Olaf Scholz: Trying To Crack The Code Of Germany's Enigmatic Chancellor

Olaf Scholz took over for Angela Merkel a year ago, but for many he remains a mysterious figure through a series of tumultuous events, including his wavering on the war in Ukraine.

man boarding a plane

Olaf Scholz boading an Air Force Special Air Mission Wing plane, on his way to the EU-Western Balkans Summit in Tirana.

Michael Kappeler / dpa via ZUMA Press
Peter Huth

-Analysis-

BERLIN — When I told my wife that I was planning to write an article about “a year of Scholz,” she said, “Who’s that?” To be fair, she misheard me, and over the last 12 months the German Chancellor has mainly been referred to by his first name, Olaf.

Still, it’s a reasonable question. Who is Olaf Scholz, really? Or perhaps we should ask: how many versions of Olaf Scholz are there? A year after taking over from Angela Merkel, we still don’t know.

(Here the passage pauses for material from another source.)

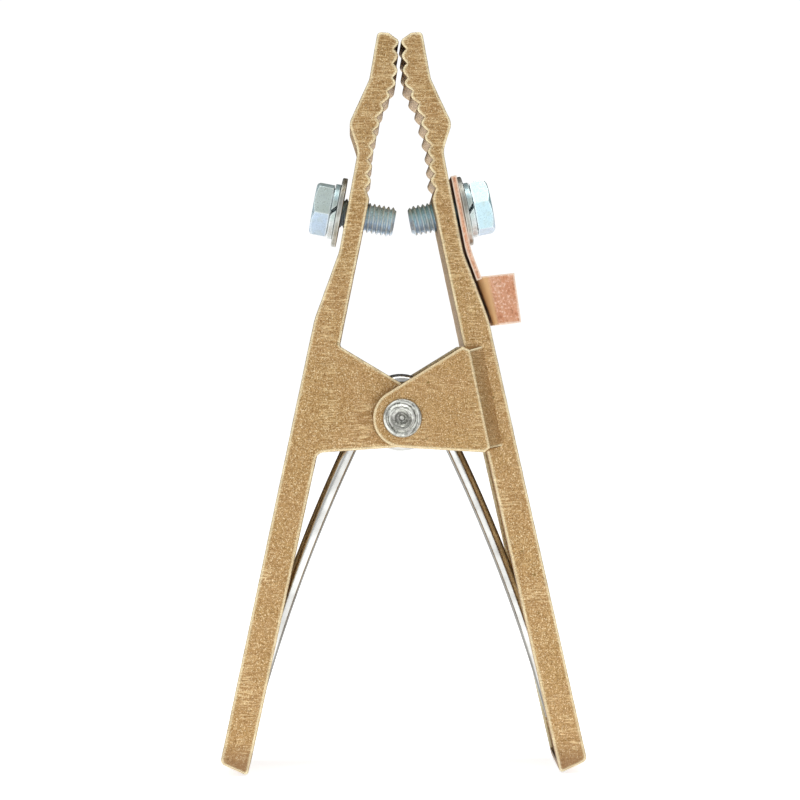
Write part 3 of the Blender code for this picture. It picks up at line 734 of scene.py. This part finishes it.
def outer_ear(name, side, front):
    """An ear over the other arm's ear, whose far end slopes down to the arm's side."""
    side_face = ARM_WIDTH / 2
    rings = []
    for k in range(EDGE_STEPS + 1):
        turn = math.pi / 2 * k / EDGE_STEPS
        outline = evenly(mirrored(proud_ear_outline(FLAT_END), side), CAST_STEP * 4)
        into = [CAST_EDGE * (1 - math.sin(turn))] * len(outline)
        depth = EAR_FACE - CAST_EDGE * (1 - math.cos(turn))
        rings.append([(p.x, front * depth, p.y) for p in inset(outline, into)])
    low = mirrored(proud_ear_outline(SLOPE_END), side)
    high = mirrored(proud_ear_outline(FLAT_END), side)
    for depth in (side_face, side_face - MM):
        outline = []
        for k, (a, b) in enumerate(zip(low, low[1:] + low[:1])):
            before, after = high[k], high[(k + 1) % len(high)]
            count = max(1, math.ceil((after - before).length / (CAST_STEP * 4)))
            outline += [a + (b - a) * (n / count) for n in range(count)]
        rings.append([(p.x, front * depth, p.y) for p in outline])
    ear = loft(name, rings)
    upper, lower = Vector(EAR_HIGH_CORNER), Vector(EAR_LOW_CORNER)
    along = (upper - lower).normalized()
    ledge = Vector((-along.y, along.x)) * EAR_LEDGE
    upper += ledge + along * LEDGE_REACH
    lower += ledge - along * LEDGE_REACH
    outline = mirrored([upper, Vector((-20 * MM, upper.y)), Vector((-20 * MM, lower.y)), lower], side)
    under = block(f"{name}_under", outline, front * (side_face + EAR_STEP), front * side_face / 2)
    boolean(ear, under, "DIFFERENCE")
    return ear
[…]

Chancellors from Germany’s Social Democrat Party (SPD) have always been easy to characterize. First there was Willy Brandt – he suffered from depression and had an intriguing private life. His affected public speaking style is still the gold standard for anyone who wants to get ahead in the center-left party. Then came Helmut Schmidt. He lived off his reputation for handling any crisis, smoked like a chimney and eventually won over the public.